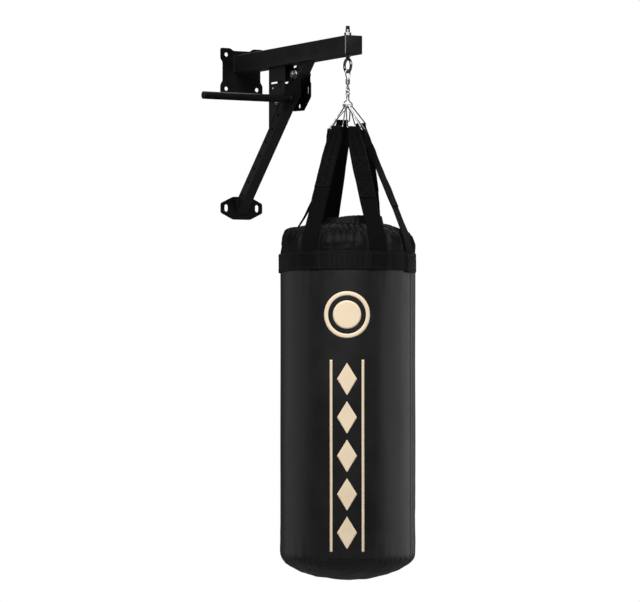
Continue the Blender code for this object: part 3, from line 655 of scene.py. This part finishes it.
def strap_line(index):
    """The strap's inner layer as (radius, height), from under the band up over the ring, and the line
    its doubled layer follows down again."""
    lift = 0.0014
    side = BAG_RADIUS + lift
    path = [(side, STRAP_END_Z), (side, -0.5600), (0.1785 + lift, -0.5400), (0.1752 + lift, -0.5200),
            (0.1706 + lift, -0.5020)]
    slack = index == SLACK_STRAP
    path += SLACK_SHOULDER if slack else [STRAP_SHOULDER]
    bow = SLACK_BOW if slack else 0.0
    ring = Vector((RING_BASE_RADII[index], RING_BASE_HEIGHTS[index]))
    shoulder = Vector(path[-1])
    down = (shoulder - ring).normalized()
    outward = Vector((-down.y, down.x))
    reach = RING_WIRE_RADIUS + 0.0017
    inner_top = ring - outward * reach
    run = inner_top - shoulder
    for step in range(1, 24):
        share = step / 24
        path.append(tuple(shoulder + run * share - outward * (4 * bow * share * (1 - share))))
    for step in range(11):
        angle = math.pi * step / 10
        path.append(tuple(ring + (-outward * math.cos(angle) - down * math.sin(angle)) * reach))
    doubled = []
    length = STRAP_DOUBLE_LENGTHS[index]
    count = int(length / STRAP_STEP)
    for step in range(1, count + 1):
        distance = length * step / count
        share = distance / run.length
        offset = lerp(2 * reach, WEB_THICK + 0.0005, ease(distance, 0.0, 0.028))
        offset -= 4 * bow * share * (1 - share)
        doubled.append(inner_top - run * share + outward * offset)
    return path, doubled


STRAP_FACE = [(-0.5900, 0.1805), (-0.5600, 0.1805), (-0.5400, 0.1792), (-0.5200, 0.1758), (-0.5020, 0.1712),
              (-0.4860, 0.1664), (-0.4600, 0.1556), (-0.4300, 0.1434)]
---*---
**Request**. Say how many lines above hold the word "from", giving only the count.

**Completed task**. 2